*Aim of the task*: Reproduce the listing that follows with no differences at all.

*Recorded data*:
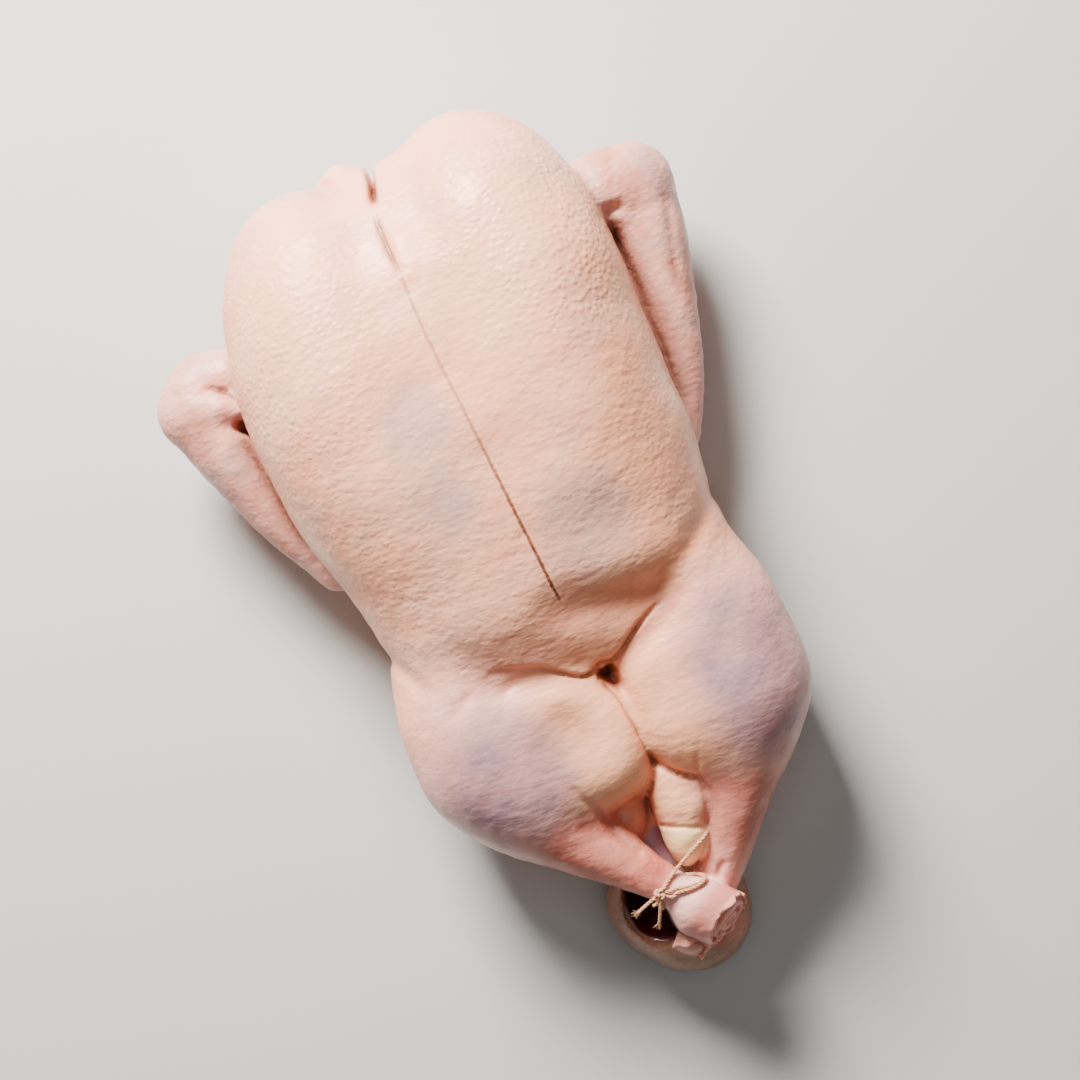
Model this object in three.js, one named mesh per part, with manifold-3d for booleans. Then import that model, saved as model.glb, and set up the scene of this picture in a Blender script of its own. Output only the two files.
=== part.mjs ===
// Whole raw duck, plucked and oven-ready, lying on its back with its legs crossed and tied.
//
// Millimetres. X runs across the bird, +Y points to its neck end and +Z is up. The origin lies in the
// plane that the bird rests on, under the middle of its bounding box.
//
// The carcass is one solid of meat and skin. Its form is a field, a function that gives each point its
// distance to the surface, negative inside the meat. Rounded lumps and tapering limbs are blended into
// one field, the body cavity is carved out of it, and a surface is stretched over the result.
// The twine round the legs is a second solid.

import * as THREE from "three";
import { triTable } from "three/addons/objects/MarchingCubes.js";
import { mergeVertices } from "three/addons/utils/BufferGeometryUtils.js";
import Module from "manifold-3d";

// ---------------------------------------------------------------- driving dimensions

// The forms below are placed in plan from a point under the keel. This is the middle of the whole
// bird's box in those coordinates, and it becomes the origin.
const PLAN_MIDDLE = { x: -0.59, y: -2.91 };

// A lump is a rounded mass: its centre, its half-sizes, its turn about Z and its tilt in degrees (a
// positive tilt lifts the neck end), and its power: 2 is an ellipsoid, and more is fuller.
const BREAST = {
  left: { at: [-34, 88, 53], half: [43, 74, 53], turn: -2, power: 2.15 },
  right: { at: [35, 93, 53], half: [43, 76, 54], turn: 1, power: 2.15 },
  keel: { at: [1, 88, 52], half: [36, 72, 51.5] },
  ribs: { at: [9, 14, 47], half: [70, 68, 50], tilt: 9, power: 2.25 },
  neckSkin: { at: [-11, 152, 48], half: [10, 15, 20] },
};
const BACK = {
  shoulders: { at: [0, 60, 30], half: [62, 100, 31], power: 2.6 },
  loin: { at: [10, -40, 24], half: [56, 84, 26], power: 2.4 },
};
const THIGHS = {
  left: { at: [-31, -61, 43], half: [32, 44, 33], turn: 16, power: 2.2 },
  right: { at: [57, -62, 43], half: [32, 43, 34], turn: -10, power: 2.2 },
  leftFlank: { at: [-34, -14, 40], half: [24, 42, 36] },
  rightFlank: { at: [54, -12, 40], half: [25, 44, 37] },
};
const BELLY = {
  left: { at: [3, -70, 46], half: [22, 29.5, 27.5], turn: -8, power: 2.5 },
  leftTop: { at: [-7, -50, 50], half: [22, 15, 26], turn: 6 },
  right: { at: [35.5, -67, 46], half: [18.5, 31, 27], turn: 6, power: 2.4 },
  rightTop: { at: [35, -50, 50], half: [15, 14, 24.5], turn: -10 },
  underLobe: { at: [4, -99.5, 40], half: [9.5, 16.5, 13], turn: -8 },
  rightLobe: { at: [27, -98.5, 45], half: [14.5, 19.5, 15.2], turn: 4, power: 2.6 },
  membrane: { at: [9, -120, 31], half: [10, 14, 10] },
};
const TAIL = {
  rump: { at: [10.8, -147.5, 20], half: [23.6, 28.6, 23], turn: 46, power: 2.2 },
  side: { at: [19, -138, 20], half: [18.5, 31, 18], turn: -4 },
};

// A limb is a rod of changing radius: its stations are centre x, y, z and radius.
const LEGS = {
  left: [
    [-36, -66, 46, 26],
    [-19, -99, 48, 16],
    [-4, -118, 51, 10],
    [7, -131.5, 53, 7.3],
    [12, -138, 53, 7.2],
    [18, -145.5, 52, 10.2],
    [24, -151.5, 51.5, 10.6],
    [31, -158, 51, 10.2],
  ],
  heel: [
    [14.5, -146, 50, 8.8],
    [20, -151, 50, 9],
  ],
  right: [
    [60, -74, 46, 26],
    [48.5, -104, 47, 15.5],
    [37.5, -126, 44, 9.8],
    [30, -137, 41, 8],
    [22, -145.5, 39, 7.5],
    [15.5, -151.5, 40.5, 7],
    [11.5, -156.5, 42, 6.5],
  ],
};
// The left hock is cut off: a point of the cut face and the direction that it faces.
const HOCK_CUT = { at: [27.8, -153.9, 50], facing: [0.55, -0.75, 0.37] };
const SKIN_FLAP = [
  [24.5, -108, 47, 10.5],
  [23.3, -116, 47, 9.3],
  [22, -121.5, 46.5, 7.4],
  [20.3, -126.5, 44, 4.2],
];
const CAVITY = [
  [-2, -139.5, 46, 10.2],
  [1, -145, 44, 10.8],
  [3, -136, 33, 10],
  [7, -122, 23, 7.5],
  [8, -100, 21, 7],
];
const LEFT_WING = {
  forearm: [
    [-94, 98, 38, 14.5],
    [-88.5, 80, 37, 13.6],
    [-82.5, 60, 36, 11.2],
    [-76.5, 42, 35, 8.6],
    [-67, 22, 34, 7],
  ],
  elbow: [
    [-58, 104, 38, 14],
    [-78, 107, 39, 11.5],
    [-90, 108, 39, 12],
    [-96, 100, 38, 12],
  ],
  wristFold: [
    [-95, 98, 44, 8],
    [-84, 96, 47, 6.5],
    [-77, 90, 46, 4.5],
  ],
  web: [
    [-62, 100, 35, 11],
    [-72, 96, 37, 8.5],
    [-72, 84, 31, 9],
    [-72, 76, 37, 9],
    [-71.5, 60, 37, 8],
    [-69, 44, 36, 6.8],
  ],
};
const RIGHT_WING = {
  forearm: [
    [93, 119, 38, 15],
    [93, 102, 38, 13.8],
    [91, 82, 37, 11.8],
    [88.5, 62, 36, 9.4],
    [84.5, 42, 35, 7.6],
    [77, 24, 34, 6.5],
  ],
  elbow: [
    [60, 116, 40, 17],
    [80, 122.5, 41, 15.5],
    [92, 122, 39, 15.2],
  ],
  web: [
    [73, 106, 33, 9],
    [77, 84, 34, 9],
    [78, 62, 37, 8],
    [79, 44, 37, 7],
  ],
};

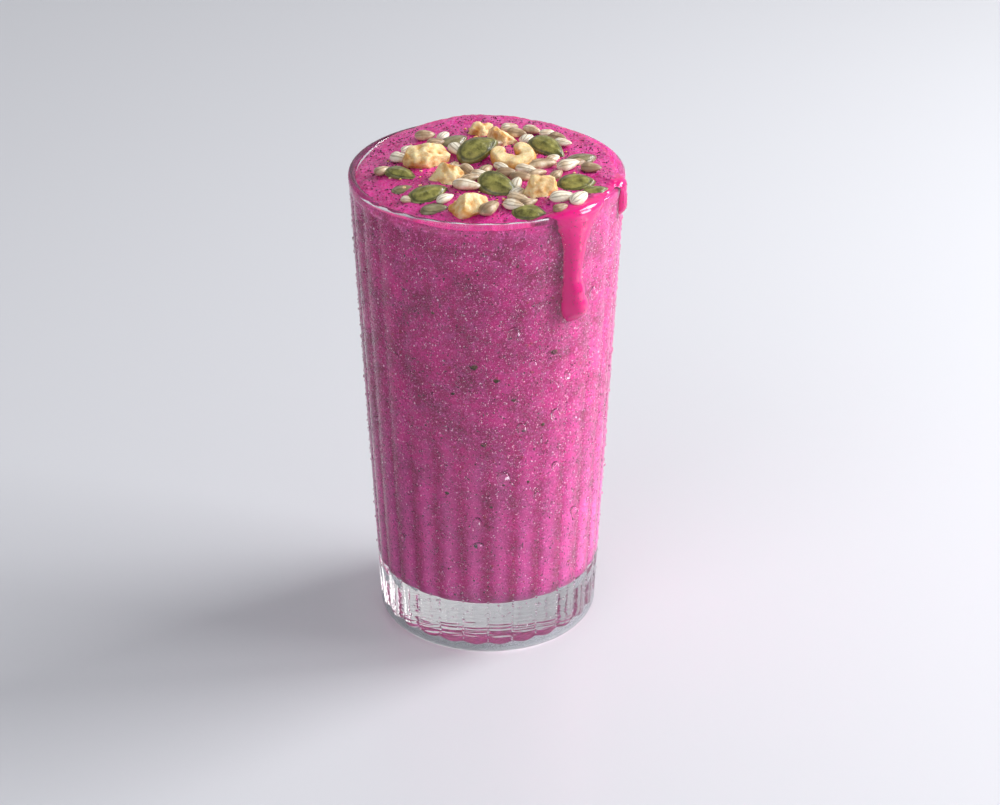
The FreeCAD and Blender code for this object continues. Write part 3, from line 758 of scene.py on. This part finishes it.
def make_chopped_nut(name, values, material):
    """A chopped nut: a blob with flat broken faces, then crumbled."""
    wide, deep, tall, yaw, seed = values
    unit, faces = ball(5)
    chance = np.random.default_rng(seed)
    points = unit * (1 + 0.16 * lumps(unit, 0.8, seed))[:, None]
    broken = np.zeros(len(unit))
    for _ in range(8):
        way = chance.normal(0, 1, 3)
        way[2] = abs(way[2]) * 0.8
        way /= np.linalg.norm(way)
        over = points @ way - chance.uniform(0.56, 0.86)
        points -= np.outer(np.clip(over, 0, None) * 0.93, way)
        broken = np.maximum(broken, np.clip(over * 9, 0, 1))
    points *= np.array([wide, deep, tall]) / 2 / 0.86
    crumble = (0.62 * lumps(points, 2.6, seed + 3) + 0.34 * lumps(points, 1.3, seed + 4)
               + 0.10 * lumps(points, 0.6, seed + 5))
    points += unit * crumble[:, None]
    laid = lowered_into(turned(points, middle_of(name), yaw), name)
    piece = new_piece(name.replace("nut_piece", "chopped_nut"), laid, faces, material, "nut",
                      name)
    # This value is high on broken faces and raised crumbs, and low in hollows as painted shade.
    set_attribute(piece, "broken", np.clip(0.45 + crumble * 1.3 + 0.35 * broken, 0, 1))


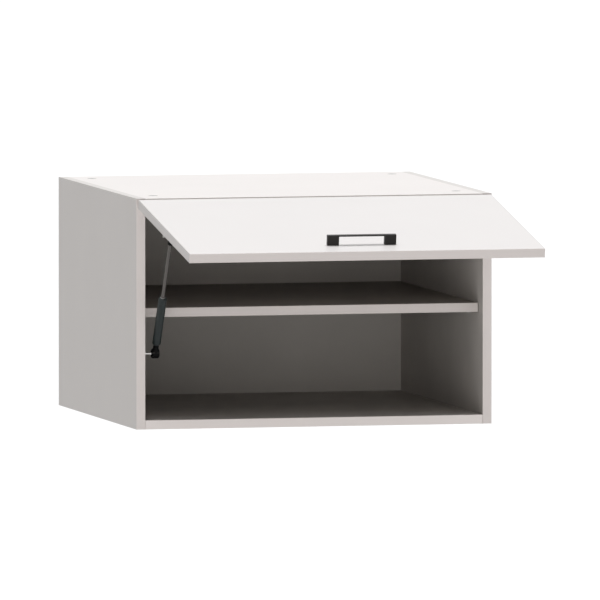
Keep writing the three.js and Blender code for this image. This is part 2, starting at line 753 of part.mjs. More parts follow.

*Answer below*:
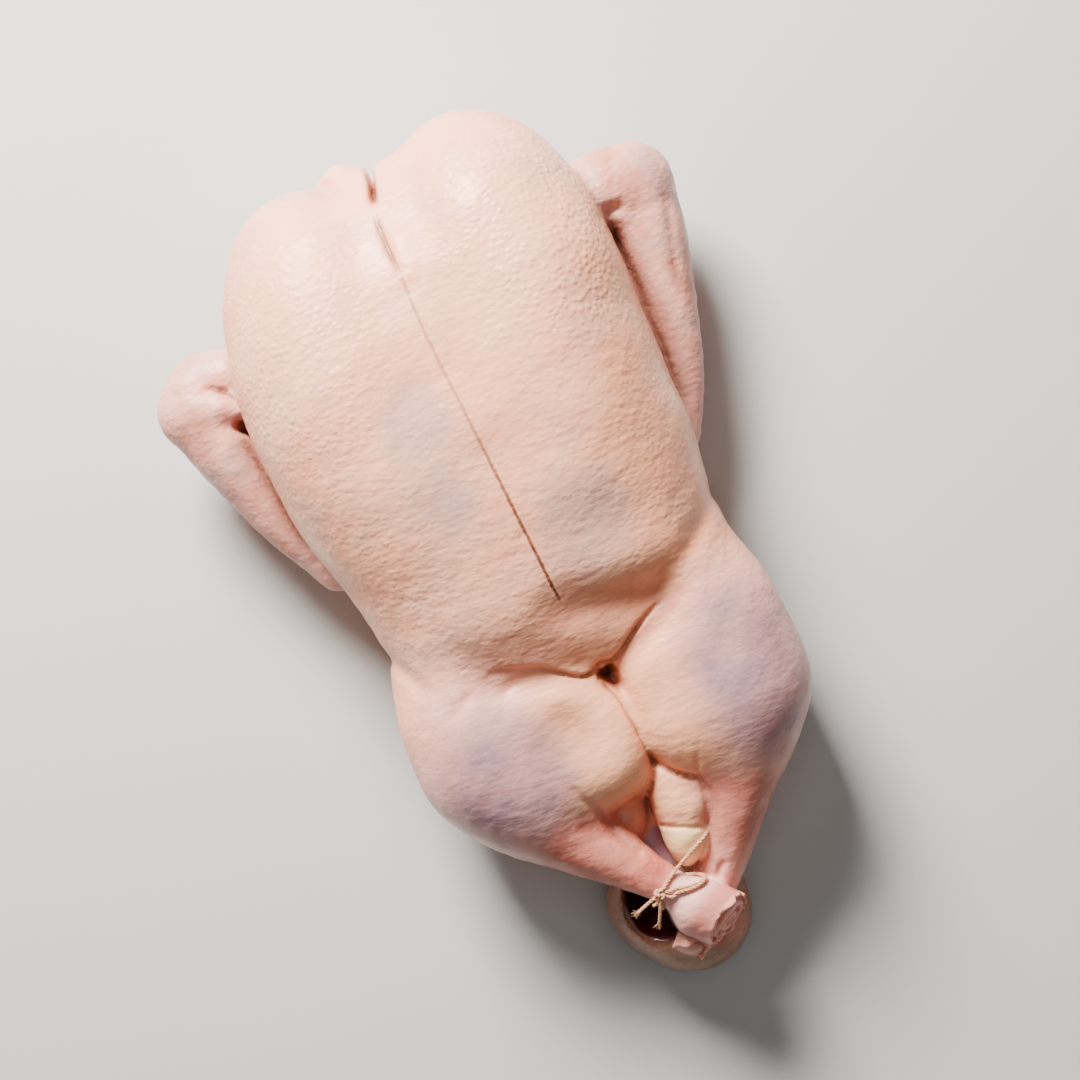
Model this object in three.js, one named mesh per part, with manifold-3d for booleans. Then import that model, saved as model.glb, and set up the scene of this picture in a Blender script of its own. Output only the two files.
=== part.mjs ===
// Whole raw duck, plucked and oven-ready, lying on its back with its legs crossed and tied.
//
// Millimetres. X runs across the bird, +Y points to its neck end and +Z is up. The origin lies in the
// plane that the bird rests on, under the middle of its bounding box.
//
// The carcass is one solid of meat and skin. Its form is a field, a function that gives each point its
// distance to the surface, negative inside the meat. Rounded lumps and tapering limbs are blended into
// one field, the body cavity is carved out of it, and a surface is stretched over the result.
// The twine round the legs is a second solid.

import * as THREE from "three";
import { triTable } from "three/addons/objects/MarchingCubes.js";
import { mergeVertices } from "three/addons/utils/BufferGeometryUtils.js";
import Module from "manifold-3d";

// ---------------------------------------------------------------- driving dimensions

// The forms below are placed in plan from a point under the keel. This is the middle of the whole
// bird's box in those coordinates, and it becomes the origin.
const PLAN_MIDDLE = { x: -0.59, y: -2.91 };

// A lump is a rounded mass: its centre, its half-sizes, its turn about Z and its tilt in degrees (a
// positive tilt lifts the neck end), and its power: 2 is an ellipsoid, and more is fuller.
const BREAST = {
  left: { at: [-34, 88, 53], half: [43, 74, 53], turn: -2, power: 2.15 },
  right: { at: [35, 93, 53], half: [43, 76, 54], turn: 1, power: 2.15 },
  keel: { at: [1, 88, 52], half: [36, 72, 51.5] },
  ribs: { at: [9, 14, 47], half: [70, 68, 50], tilt: 9, power: 2.25 },
  neckSkin: { at: [-11, 152, 48], half: [10, 15, 20] },
};
const BACK = {
  shoulders: { at: [0, 60, 30], half: [62, 100, 31], power: 2.6 },
  loin: { at: [10, -40, 24], half: [56, 84, 26], power: 2.4 },
};
const THIGHS = {
  left: { at: [-31, -61, 43], half: [32, 44, 33], turn: 16, power: 2.2 },
  right: { at: [57, -62, 43], half: [32, 43, 34], turn: -10, power: 2.2 },
  leftFlank: { at: [-34, -14, 40], half: [24, 42, 36] },
  rightFlank: { at: [54, -12, 40], half: [25, 44, 37] },
};
const BELLY = {
  left: { at: [3, -70, 46], half: [22, 29.5, 27.5], turn: -8, power: 2.5 },
  leftTop: { at: [-7, -50, 50], half: [22, 15, 26], turn: 6 },
  right: { at: [35.5, -67, 46], half: [18.5, 31, 27], turn: 6, power: 2.4 },
  rightTop: { at: [35, -50, 50], half: [15, 14, 24.5], turn: -10 },
  underLobe: { at: [4, -99.5, 40], half: [9.5, 16.5, 13], turn: -8 },
  rightLobe: { at: [27, -98.5, 45], half: [14.5, 19.5, 15.2], turn: 4, power: 2.6 },
  membrane: { at: [9, -120, 31], half: [10, 14, 10] },
};
const TAIL = {
  rump: { at: [10.8, -147.5, 20], half: [23.6, 28.6, 23], turn: 46, power: 2.2 },
  side: { at: [19, -138, 20], half: [18.5, 31, 18], turn: -4 },
};

// A limb is a rod of changing radius: its stations are centre x, y, z and radius.
const LEGS = {
  left: [
    [-36, -66, 46, 26],
    [-19, -99, 48, 16],
    [-4, -118, 51, 10],
    [7, -131.5, 53, 7.3],
    [12, -138, 53, 7.2],
    [18, -145.5, 52, 10.2],
    [24, -151.5, 51.5, 10.6],
    [31, -158, 51, 10.2],
  ],
  heel: [
    [14.5, -146, 50, 8.8],
    [20, -151, 50, 9],
  ],
  right: [
    [60, -74, 46, 26],
    [48.5, -104, 47, 15.5],
    [37.5, -126, 44, 9.8],
    [30, -137, 41, 8],
    [22, -145.5, 39, 7.5],
    [15.5, -151.5, 40.5, 7],
    [11.5, -156.5, 42, 6.5],
  ],
};
// The left hock is cut off: a point of the cut face and the direction that it faces.
const HOCK_CUT = { at: [27.8, -153.9, 50], facing: [0.55, -0.75, 0.37] };
const SKIN_FLAP = [
  [24.5, -108, 47, 10.5],
  [23.3, -116, 47, 9.3],
  [22, -121.5, 46.5, 7.4],
  [20.3, -126.5, 44, 4.2],
];
const CAVITY = [
  [-2, -139.5, 46, 10.2],
  [1, -145, 44, 10.8],
  [3, -136, 33, 10],
  [7, -122, 23, 7.5],
  [8, -100, 21, 7],
];
const LEFT_WING = {
  forearm: [
    [-94, 98, 38, 14.5],
    [-88.5, 80, 37, 13.6],
    [-82.5, 60, 36, 11.2],
    [-76.5, 42, 35, 8.6],
    [-67, 22, 34, 7],
  ],
  elbow: [
    [-58, 104, 38, 14],
    [-78, 107, 39, 11.5],
    [-90, 108, 39, 12],
    [-96, 100, 38, 12],
  ],
  wristFold: [
    [-95, 98, 44, 8],
    [-84, 96, 47, 6.5],
    [-77, 90, 46, 4.5],
  ],
  web: [
    [-62, 100, 35, 11],
    [-72, 96, 37, 8.5],
    [-72, 84, 31, 9],
    [-72, 76, 37, 9],
    [-71.5, 60, 37, 8],
    [-69, 44, 36, 6.8],
  ],
};
const RIGHT_WING = {
  forearm: [
    [93, 119, 38, 15],
    [93, 102, 38, 13.8],
    [91, 82, 37, 11.8],
    [88.5, 62, 36, 9.4],
    [84.5, 42, 35, 7.6],
    [77, 24, 34, 6.5],
  ],
  elbow: [
    [60, 116, 40, 17],
    [80, 122.5, 41, 15.5],
    [92, 122, 39, 15.2],
  ],
  web: [
    [73, 106, 33, 9],
    [77, 84, 34, 9],
    [78, 62, 37, 8],
    [79, 44, 37, 7],
  ],
};

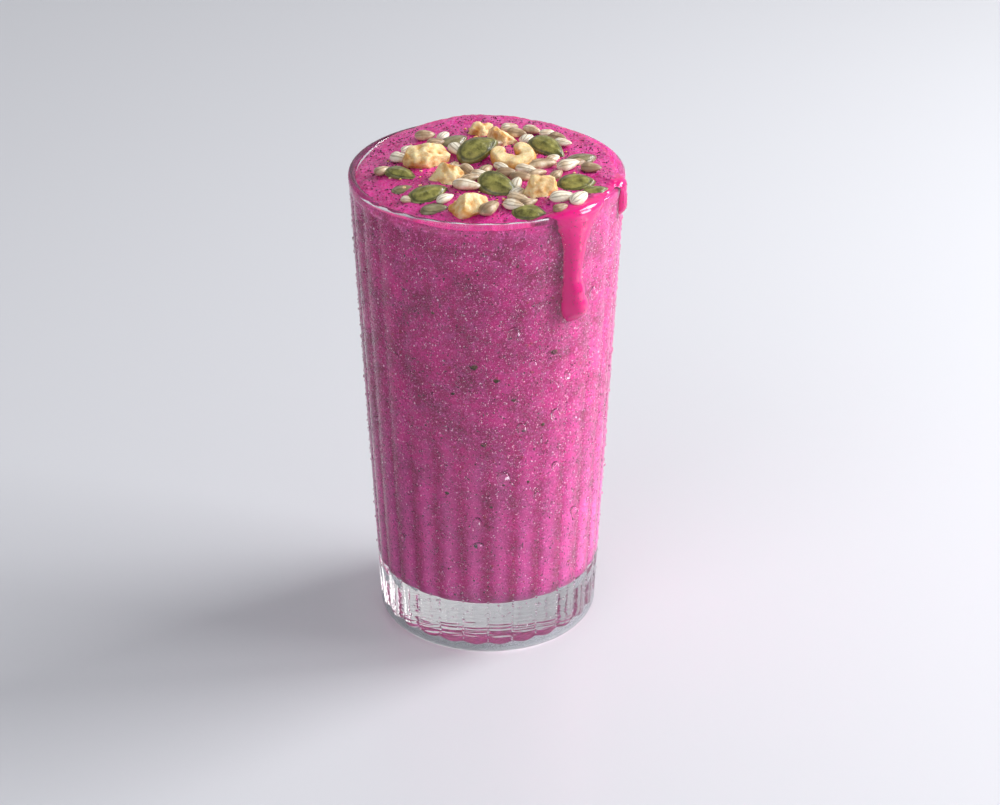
The FreeCAD and Blender code for this object continues. Write part 3, from line 758 of scene.py on. This part finishes it.
def make_chopped_nut(name, values, material):
    """A chopped nut: a blob with flat broken faces, then crumbled."""
    wide, deep, tall, yaw, seed = values
    unit, faces = ball(5)
    chance = np.random.default_rng(seed)
    points = unit * (1 + 0.16 * lumps(unit, 0.8, seed))[:, None]
    broken = np.zeros(len(unit))
    for _ in range(8):
        way = chance.normal(0, 1, 3)
        way[2] = abs(way[2]) * 0.8
        way /= np.linalg.norm(way)
        over = points @ way - chance.uniform(0.56, 0.86)
        points -= np.outer(np.clip(over, 0, None) * 0.93, way)
        broken = np.maximum(broken, np.clip(over * 9, 0, 1))
    points *= np.array([wide, deep, tall]) / 2 / 0.86
    crumble = (0.62 * lumps(points, 2.6, seed + 3) + 0.34 * lumps(points, 1.3, seed + 4)
               + 0.10 * lumps(points, 0.6, seed + 5))
    points += unit * crumble[:, None]
    laid = lowered_into(turned(points, middle_of(name), yaw), name)
    piece = new_piece(name.replace("nut_piece", "chopped_nut"), laid, faces, material, "nut",
                      name)
    # This value is high on broken faces and raised crumbs, and low in hollows as painted shade.
    set_attribute(piece, "broken", np.clip(0.45 + crumble * 1.3 + 0.35 * broken, 0, 1))


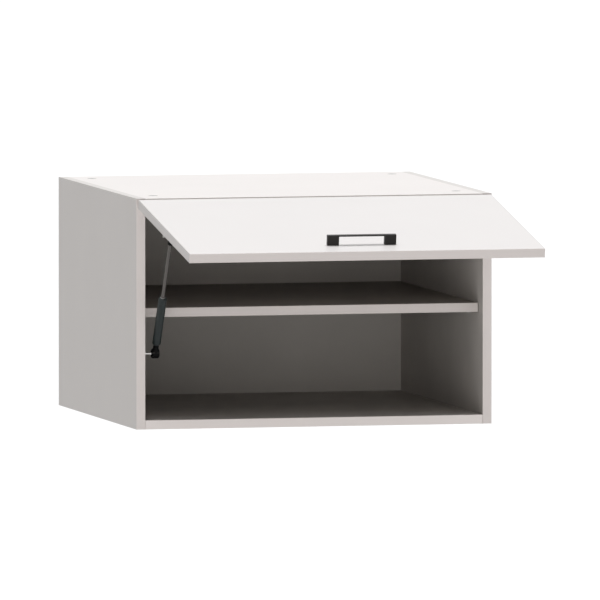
Keep writing the three.js and Blender code for this image. This is part 2, starting at line 753 of part.mjs. More parts follow.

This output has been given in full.